From: Lillie Kittredge (kittredl@u.washington.edu)
Date: Mon Oct 11 2004 - 07:46:39 PDT
This paper presents a new efficient algorithm for distributing huge wads
of data to large numbers of clients which may join the stream at any time.
The major objective of this paper was to demonstrate a use for a previous
baby of two of the authors: "Tornado" erasure codes, which provide
redundant packets that allow the client to reconstruct the data even if
they miss some of the data packets. I was rather impressed with the
whole idea of erasure codes, that a stream of data and redundant data
could suffer packet loss but still allow the client to deal with it.

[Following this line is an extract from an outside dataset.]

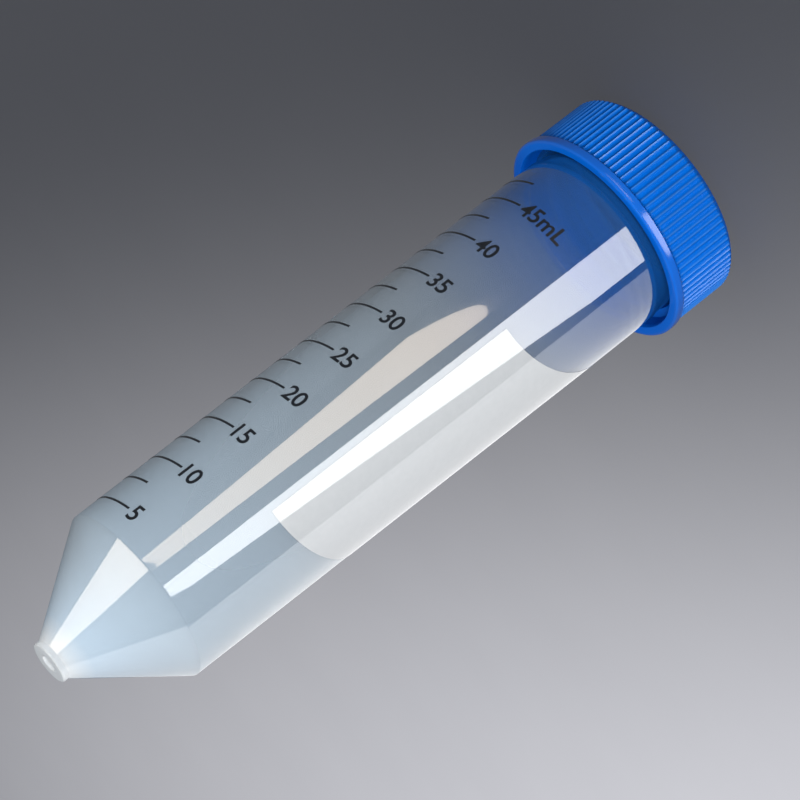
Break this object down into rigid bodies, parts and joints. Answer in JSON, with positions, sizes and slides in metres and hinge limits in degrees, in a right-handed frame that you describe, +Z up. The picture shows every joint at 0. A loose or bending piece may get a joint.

Tornado codes are an improvement in terms of efficiency over earlier
erasure codes, and they spend much of the paper discussing the advantages
of Tornado codes over the older ones.
I was unclear on the prevalence of Reed-Solomon erasure codes. If the
software for dealing with R-S erasure codes is widespread, they may
encounter resistance to Tornado codes when attempting to spread the use of
their fountain. However, the fact that Tornado codes are much more
time-efficient, and scale much better to large data objects, will probably
help them out.
I also would have liked to see more discussion of the fountain rather than
the Tornado codes - given that the fountain is the titular achievement,
the discussion of it feels rather tacked-on. More support for their claim
of "oh look how well we apply to heterogeneous clients" would have been
appreciated, too.
Relevance: I wonder if this is the sort of thing that will replace p2p.
This kind of technology probably appeals to record companies, so they can
take over the Internet and just start saying "here! consume this!" and
pouring new releases at us. But even without such orwellian scheming, yay
massive file distrobutions for code and media and so on.